Karen Hadden, executive director, SEED Coalition, added: “Due to risks of radioactive contamination from leaks or accidents or potential terrorist actions, nuclear waste should only be moved once, and only when a deep underground permanent repository is in place that could safely isolate the dangerous waste for the million years that it will remain hazardous.”
Tom “Smitty” Smith, director of the Public Citizen Texas office, said: “Texans do not consent to the risky plan to store high-level radioactive waste at private sites on an open pad above ground in Texas. Another company near Hobbs New Mexico – less than 50 miles away — is expected to file an application to open a storage site that would accept the rest of the nation’s high level nuclear waste.
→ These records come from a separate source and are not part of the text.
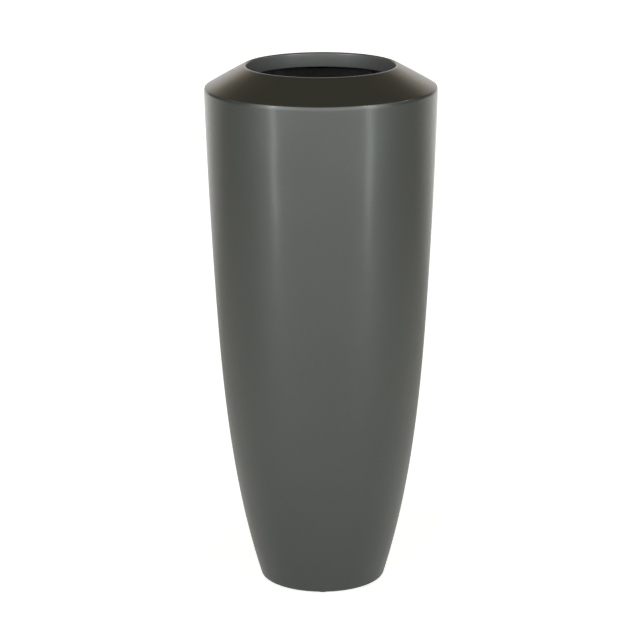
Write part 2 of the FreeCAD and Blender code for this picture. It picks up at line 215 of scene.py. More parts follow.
class PlanterFinish(bpy.types.PropertyGroup):
    """Colours of the finishes, as they look under plain light."""

    paint: colour("Paint", "Metallic grey of the outside", "494c49")
    # A paler copy of the paint for inside the collar, which paints light there.
    lightened_paint: colour("Dry paint", "The same grey where it is sprayed at a slant", "5c5e5c")
    flow_coat: colour("Flow coat", "Black resin brushed on the inside", "1b1b1a")
    liner: colour("Liner", "Moulded liner", "1f2020")
    rubber: colour("Rubber", "Pads, gasket and bung", "232323")
    plastic: colour("Fittings", "Moulded drain fittings", "2a2b2b")
    ply: colour("Plywood", "Sealed face veneer", "a98560")
    zinc: colour("Zinc", "Plated wire and screws", "b9bcbe")


def sizes():
    """The sizes in use."""
    return bpy.context.scene.planter_sizes


def finish():
    """The colours in use."""
    return bpy.context.scene.planter_finish


# ---------------------------------------------------------------- materials


def new_material(name):
    """An empty material with a Principled shader, and its node tree and shader."""
    made = bpy.data.materials.new(name)
    made.use_nodes = True
    return made, made.node_tree, made.node_tree.nodes["Principled BSDF"]


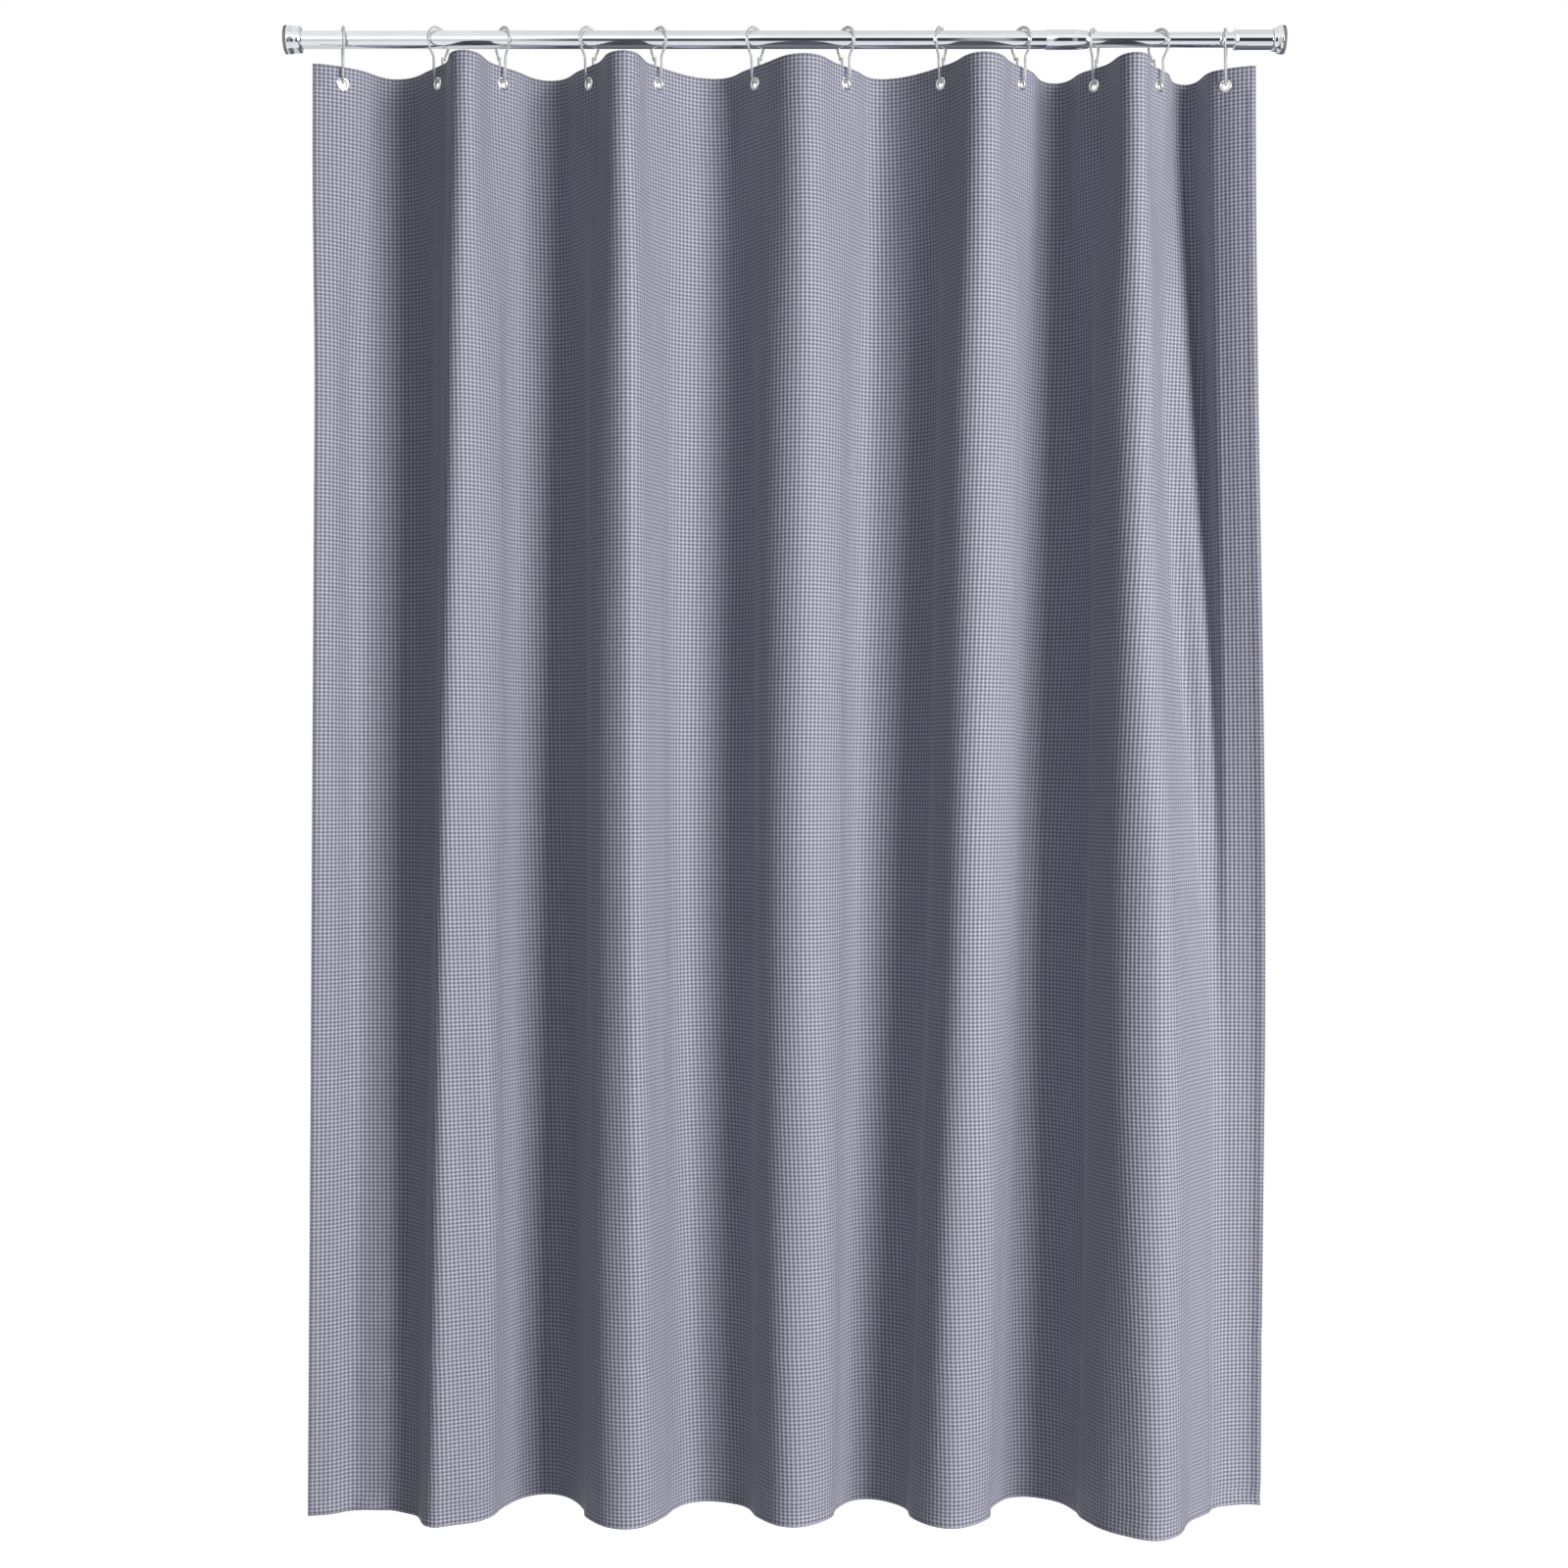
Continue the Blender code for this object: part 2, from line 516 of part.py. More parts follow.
def fold_line(down):
    """The curtain's line seen from above, down from 0 at the top edge to 1 at the hem.  It is as
    long as the cloth is wide."""
    last = RING_COUNT - 1
    tail, late = ease(down / TAIL_OPEN), ease((down - TAIL_LATE) / (1 - TAIL_LATE))
    crests, growth = [], []
    for gap in range(last):
        middle = (RING_X[gap] + RING_X[gap + 1]) / 2
        share = tail if gap == last - 1 else down
        crests.append(middle + mix(TOP_SKEW[gap] * TOP_GAPS[gap], HEM_DRIFT[gap], share))
        growth.append(mix(1.0, HEM_DEPTH[gap], share))
    crossings = [RING_X[0] + EDGE_DRIFT * down]
    crossings += [mix(RING_X[ring], (crests[ring - 1] + crests[ring]) / 2,
                      tail if ring == last - 1 else down) for ring in range(1, last)]
    crossings.append(RING_X[last] + TAIL_DRIFT * tail)
    backs = [0.0] * last + [TAIL_BACK * late]
    gaps = [right - left for left, right in zip(crossings, crossings[1:])]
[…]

These twin ‘storage sites’ likely would create a de facto high level national waste sacrifice zone. This proposal invites disaster because the private owners will be cutting costs at every turn to maximize profits. If there was radioactive contamination our land, air, water, and human health could be harmed for millennia.”
ABOUT THE GROUPS
Beyond Nuclear is a national nonprofit organization that aims to educate and activate the public about the connections between nuclear power and nuclear weapons and the need to abandon both to safeguard our future. Beyond Nuclear advocates for an energy future that is sustainable, benign and democratic.
Nuclear Information and Resource Service is the national information and networking center for organizations and individuals concerned about nuclear power, radioactive waste, radiation and sustainable energy issues.
Public Citizen, Inc., is a national, nonprofit consumer advocacy organization with over 400,000 members and supporters nationwide. Public Citizen’s mission is to protect openness and democratic accountability in government and the health, safety and financial interests of consumers. Public Citizen advocates for policies that will lead to safe, affordable and environmentally sustainable energy.
SEED Coalition is an environmental nonprofit organization with 2,000 members that works in Texas and other states to protect human health and the environment, including land, air, water and wildlife. The organization focuses on clean energy advocacy as a means to reduce pollution. SEED Coalition opposes the storage of radioactive waste from around the U.S. in Texas or New Mexico due to health and safety and environmental concerns. SEED Coalition’s members include neighbors of the proposed WCS facility and associated transportation routes.